16 April 2007

Go back to a land down under...

...where the women blow and the men chunder... as the song might have said.

Australia - land of my fathers, or grandfathers at least, Baillieu HQ so to speak. Last week her government announced a doubling of its troop commitment to Afghanistan and in a recent Spectator article, Australian volunteers were praised by the Territorial army's City of London branch for their enthusiastic contribution to our forces.


How does the UK repay this friendship? By reverting to a policy from 200 years ago - shipping young folk (back) to Australia for the crime of wanting to stay, work and pay taxes in the UK for more than one year. A few years ago the tight two year visa offered to young Australians was altered so that out of the two years, only one year could be spent working. I don't know about you, but I would be hard pressed to find a year's worth of travelling to be done inside England, Scotland and Wales - so what is the other year for, other than working illegally?


This is the plight of the very nice boyfriend of our German au pair. He has been working for my sister's payroll business (www.paycheck.co.uk) for the last six or so months, and by all accounts has been an exemplary and valued employee, to such an extent that my sister's company went to the trouble of making a visa application so that he could extend his stay. However, his lack of formal higher qualifications meant that the Home Office turned him down, so he has to leave.

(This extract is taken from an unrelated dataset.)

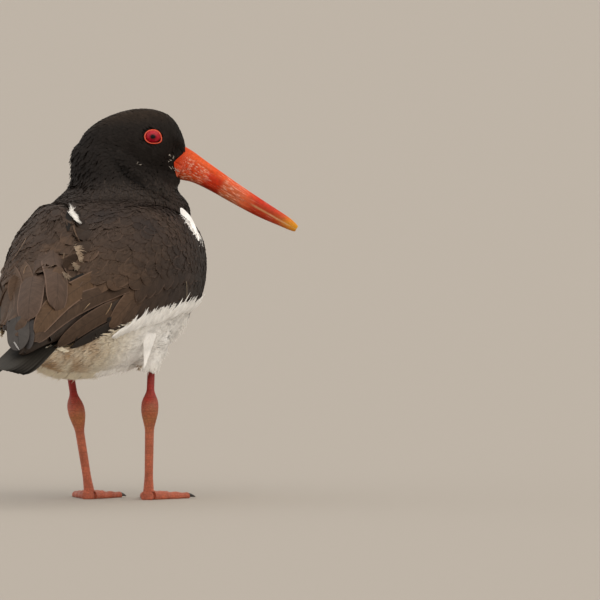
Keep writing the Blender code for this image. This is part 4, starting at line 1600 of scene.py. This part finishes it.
# %% [markdown]
# A few vanes hang clear of the body: the slate wing tip, the broad white feather over the
# thigh, the white leaf in front of the folded wing, and near-black vanes of painted shade in
# the gaps beside the left scapulars. They are flat, and face half way between the body's
# surface and the photograph.

# %% Feathers that hang clear
# Each: its vanes' shape, how much they face the photograph rather than lie along the body,
# and the vanes: pixel of the quill, pixel of the tip, half width, how far in front at each,
# colour, fringe.
# Painted shade: a near-black colour for vanes that stand for the shade beside the left scapulars.
HOLLOW_SHADE = "120e0b"
CLEAR = (
    ("slate_tip", quill_vanes, (0.9, 0.55, 1.9), 1.2, (
        ((28, 320), (29, 349), 3.6, (1.4, 1.4), "353130", 0.4),
        ((17, 318), (19, 356), 6.8, (1.9, 1.9), "3a3633", 0.5),
        ((14, 342), (19, 353), 0.35, (3.2, 3.2), "c9c7c4", 0),
    )),
    ("hanging_feather", white_plumage, (1, 0.02, 1.05), 2.5, (
        ((150, 333), (144.5, 369), 3.9, (2, 25.5), WHITE, 0),
    )),
    ("white_leaf", white_plumage, (0.2, 0.5, 1.5), 1.2, (
        ((184, 210), (199, 241), 2.4, (1, 1), WHITE, 0),
        ((181, 208), (196, 234), 2.9, (1.6, 1.6), WHITE, 0),
    )),
    # Painted shade: near-black vanes in the gaps along the edge of the left scapulars.
    ("painted_shade_hollows", dark_plumage, (0.6, 0.4, 1.6), 0.4, (
        ((84, 274), (66, 284), 1.7, (1, 1), HOLLOW_SHADE, 0),
        ((80, 276), (70, 287), 1.4, (1, 1), HOLLOW_SHADE, 0),
        ((69, 212), (68, 231), 1.8, (0.7, 0.7), HOLLOW_SHADE, 0),
    )),
)


def clear_feathers():
    """Every group of the table as one piece."""
    rolls = default_rng(95)
    for name, look, shape, turned, table in CLEAR:
        (roots, ups), (tips, _) = (seen([row[i] for row in table]) for i in (0, 1))
        half, ahead, fringe = (np.array([row[i] for row in table]) for i in (2, 3, 5))
        roots, tips = roots - LOOK * ahead[:, :1], tips - LOOK * ahead[:, 1:]
        faces = unit(ups.mean(0) - turned * LOOK)
        top, up, length = flat_vanes(roots, tips, half, shape=shape, up=faces, camber=0.12)
        shades = rolls.uniform(0.95, 1.05, (len(table), 1))
        colours = np.array([linear(row[4]) for row in table]) * shades
        vanes = [(top, up, length, half, np.column_stack([colours, fringe]))]
        big_feathers(name, look, vanes, 3)


clear_feathers()

# %% [markdown]
# ## Bill, eyes and legs
# The bare parts are lofts: a grid warped through a table of sections, so that its map
# still tells how far along and round each place is. The tables are the CAD's own, with
# more facets and with the grooves and scales that it left out.

# %% Lofts through tables of sections
LOFT_SHARP = radians(55)


def along_rows(rows, place):
    """The row at place, from 0 to 1, on a smooth curve through all rows."""
    last = len(rows) - 1
    first = min(int(place * last), last - 1)
    t = place * last - first
    a, b, c, d = (np.array(rows[min(max(first + i, 0), last)]) for i in (-1, 0, 1, 2))
    bend = 2 * a - 5 * b + 4 * c - d + t * (3 * (b - c) + d - a)
    return 0.5 * (2 * b + t * (c - a + t * bend))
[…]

No doubt, there will be those who say this is fair as the Australians apply similar restrictions to our (lightly qualified) young people. Two points: first, two wrongs don't make a right and if we relaxed, may be they would as well. Second, we have a booming economy crying out for hard working young people with a variety of skills and qualifications - we don't just want Polish builders, Slovakian waiters and Latvian (whatever Latvians do)... Young Aussies come with no (serious) language barrier, are all properly educated to GCSE or more likely, A Level or degree standard.

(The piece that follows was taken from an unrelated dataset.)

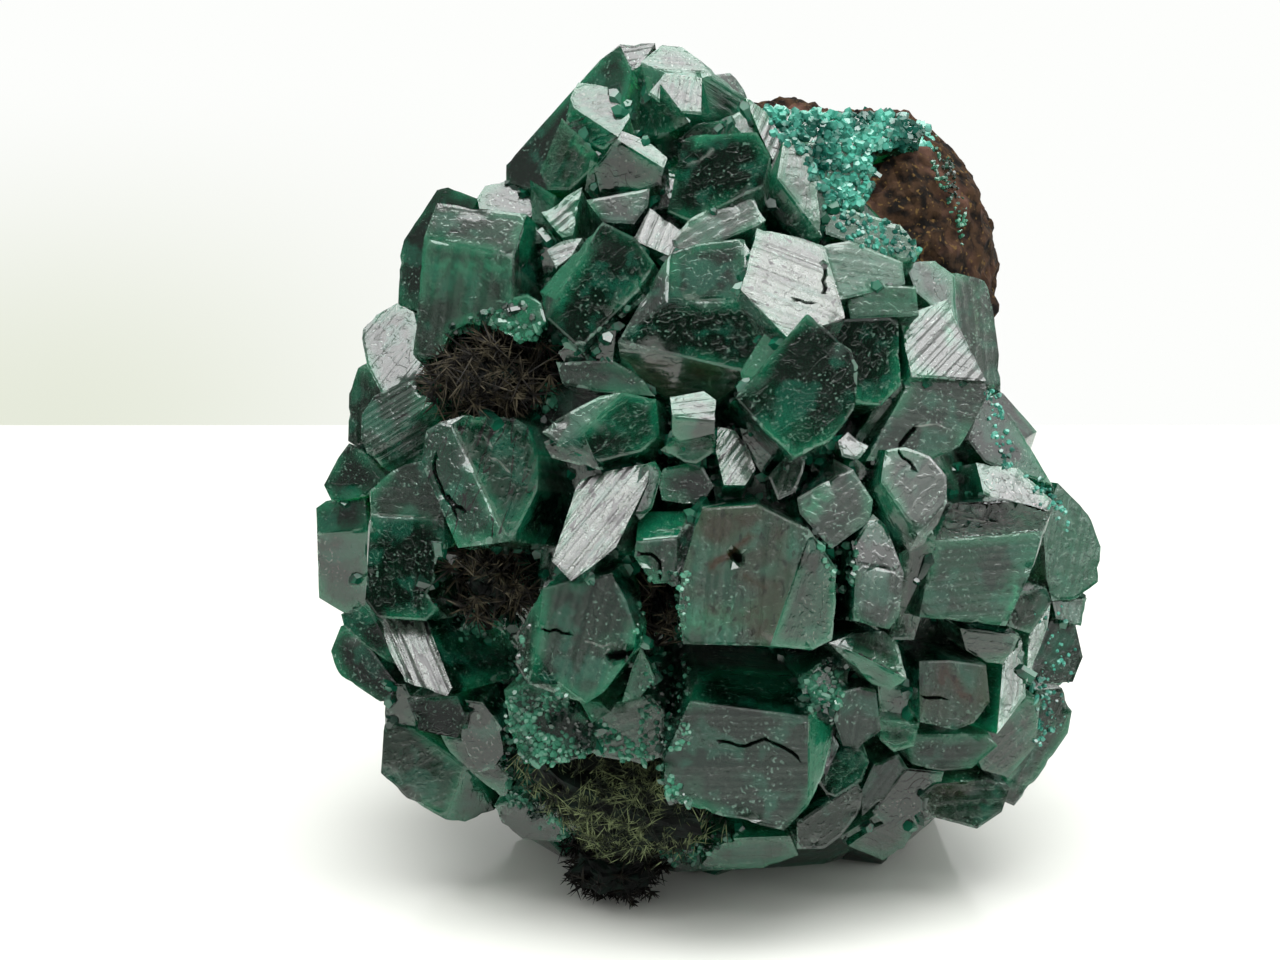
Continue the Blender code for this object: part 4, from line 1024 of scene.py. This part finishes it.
    @staticmethod
    def stroke_values(flat: np.ndarray, lines: list) -> np.ndarray:
        """Work out how strongly each stroke marks each point.

        Args:
            flat: the points in millimetres.
            lines: the facet's strokes, each with its flat run.

        Returns:
            One column for each kind of mark, 1 in the middle of a full stroke.
        """
        values = np.zeros((len(flat), len(Mark)))
        for stroke, run in lines:
            off = np.full(len(flat), 1e9)
            for a, b in zip(run, run[1:]):
                off = np.minimum(off, segment_distance(flat, a, b))
            full = stroke.strength * np.clip(1 - off / stroke.width, 0, 1)
            column = stroke.mark.value
            values[:, column] = np.maximum(values[:, column], full)
        return values

    @staticmethod
    def stroke_points(lines: list, grid: np.ndarray) -> np.ndarray:
        """Lay points along the strokes, so that the mesh is fine enough to show them.

        Args:
            lines: the facet's strokes, each with its flat run.
            grid: the facet's even points.

        Returns:
            The even points that stay clear of the strokes, and the strokes' own points.
        """
        added = []
        for stroke, run in lines:
            keep = np.ones(len(grid), bool)
            for a, b in zip(run, run[1:]):
                keep &= segment_distance(grid, a, b) > min(stroke.width, 0.4) + 0.12
                length = float(np.linalg.norm(b - a))
                along = (b - a) / length
                off = np.array((-along[1], along[0])) * min(stroke.width, 0.4)
                for share in np.arange(0.0, length, 0.22) / length:
                    spot = a + (b - a) * share
                    added += [spot, spot + off, spot - off]
            grid = grid[keep]
        return np.vstack([grid, np.array(added)]) if added else grid

    def inner_points(self, flat: np.ndarray, step: float, lines: list) -> np.ndarray:
        """Lay a jittered triangular grid inside an outline.

        Args:
            flat: the outline's corners in millimetres.
            step: the grid's spacing in millimetres.
            lines: the facet's strokes, each with its flat run.

        Returns:
            The points that lie well inside.
        """
        low, high = flat.min(axis=0), flat.max(axis=0)
        if min(high - low) < step:
            return np.zeros((0, 2))
        rows = np.arange(low[1] + step / 2, high[1], step * 0.866)
        grid = []
        for k, row in enumerate(rows):
            xs = np.arange(low[0] + (k % 2) * step / 2, high[0], step)
            grid.append(np.column_stack([xs, np.full(len(xs), row)]))
        grid = np.vstack(grid)
        grid += self.rng.uniform(-0.14, 0.14, grid.shape) * step
        grid = self.stroke_points(lines, grid)
        ends = np.roll(flat, -1, axis=0)
        inside = np.zeros(len(grid), bool)
        nearest = np.full(len(grid), 1e9)
        for a, b in zip(flat, ends):
            crosses = (a[1] > grid[:, 1]) != (b[1] > grid[:, 1])
            rise = b[1] - a[1] if b[1] != a[1] else 1e-12
            at = a[0] + (grid[:, 1] - a[1]) / rise * (b[0] - a[0])
            inside ^= crosses & (grid[:, 0] < at)
            nearest = np.minimum(nearest, segment_distance(grid, a, b))
        return grid[inside & (nearest > step * 0.45)]

    def edge_distances(self, face: bmesh.types.BMFace, across: Vector, side: Vector,
                       flat: np.ndarray) -> tuple[np.ndarray, np.ndarray]:
        """Measure how far points lie from the facet's outward edges and from its seams.

        Args:
            face: the facet.
            across: its first flat direction.
            side: its second flat direction.
            flat: the points in millimetres.

        Returns:
            Distances to outward edges, and distances to inward seams.
        """
        rims = np.full(len(flat), 9.0)
        seams = np.full(len(flat), 9.0)
        for edge in face.edges:
            if len(edge.link_faces) != 2 or abs(edge.calc_face_angle_signed(0)) < self.sharp_angle:
                continue
            a, b = (np.array((v.co.dot(across), v.co.dot(side))) / MM for v in edge.verts)
            off = segment_distance(flat, a, b)
            if edge.is_convex:
                rims = np.minimum(rims, off)
            else:
                seams = np.minimum(seams, off)
        return rims, seams

    def carve(self, mesh: bpy.types.Mesh) -> None:
        """Give the fine mesh its relief: soft waves, growth steps, chipped edges and hollows.

        Args:
            mesh: the fine mesh, which is changed.
        """
        mesh.update()
        count = len(mesh.vertices)
        normals = np.zeros(count * 3)
        mesh.vertices.foreach_get("normal", normals)
        normals = normals.reshape(-1, 3)
        edges = np.zeros(len(mesh.loops) * 3)
        mesh.attributes["edges"].data.foreach_get("vector", edges)
        rim = np.full(count, 9.0)
        loops = np.zeros(len(mesh.loops), int)
        mesh.loops.foreach_get("vertex_index", loops)
        np.minimum.at(rim, loops, edges.reshape(-1, 3)[:, 0])
        for vert, normal, near in zip(mesh.vertices, normals, rim):
            if vert.co.z < self.foot_height * MM:
                continue
            spot = vert.co / MM
            push = self.wave_height * noise.noise(spot * self.wave_rate)
            level = noise.noise(spot * self.step_rate + Vector((9, 4, 2))) * 5
            push += self.step_height * (math.floor(level) - level * 0.8) * 0.5
            chip = noise.noise(spot * self.chip_rate + Vector((5, 1, 7))) - 0.22
            if near < self.chip_width and chip > 0:
                push -= self.chip_depth * min(chip * 3, 1.0)
            if near > self.whole_rim:
                push -= self.sunk.get(vert.index, 0.0)
            vert.co += Vector(normal) * (push * MM)

    def lean_normals(self, mesh: bpy.types.Mesh) -> None:
        """Lean the shading of the facets that mirror the light as their notes say.

        Args:
            mesh: the finished mesh, which gets its own corner normals.
        """
        normals = np.zeros(len(mesh.loops) * 3)
        mesh.corner_normals.foreach_get("vector", normals)
        normals = normals.reshape(-1, 3) + self.leans[np.repeat(self.owners, 3)]
        normals /= np.linalg.norm(normals, axis=1)[:, None]
        mesh.normals_split_custom_set(normals.tolist())

    def build(self, studio: Studio, finish: DioptaseFinish) -> bpy.types.Object:
        """Build the piece and put it in the CAD solid's place.

        Args:
            studio: gives the sight lines of the photograph.
            finish: the crystals' finish.

        Returns:
            The finished piece.
        """
        mesh = self.mesh_facets(studio)
        self.carve(mesh)
        mesh.materials.append(finish.material())
        mesh.shade_smooth()
        mesh.set_sharp_from_angle(angle=self.crease_angle)
        self.lean_normals(mesh)
        piece = new_object("dioptase_cluster", mesh)
        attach(piece, BODY)
        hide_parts(self.node)
        log.info("dioptase cluster: %d facets, %d triangles", len(self.shell.faces),
                 len(mesh.polygons))
        return piece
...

Not the most sexy campaign at the moment, I know: more immigration! But it is a serious issue: my wife successfully sponsored her architectural assistant to stay in the UK recently (at some financial cost), whereas in my office, we lost two excellent Australian secretaries when their visas ran out meaning that time and money had to be spent recruiting and training new people (who are also excellent) and I hate to think of the number of brilliant nurses who must leave the NHS to go home when their visas run out - hopefully they're exempt, but I doubt it.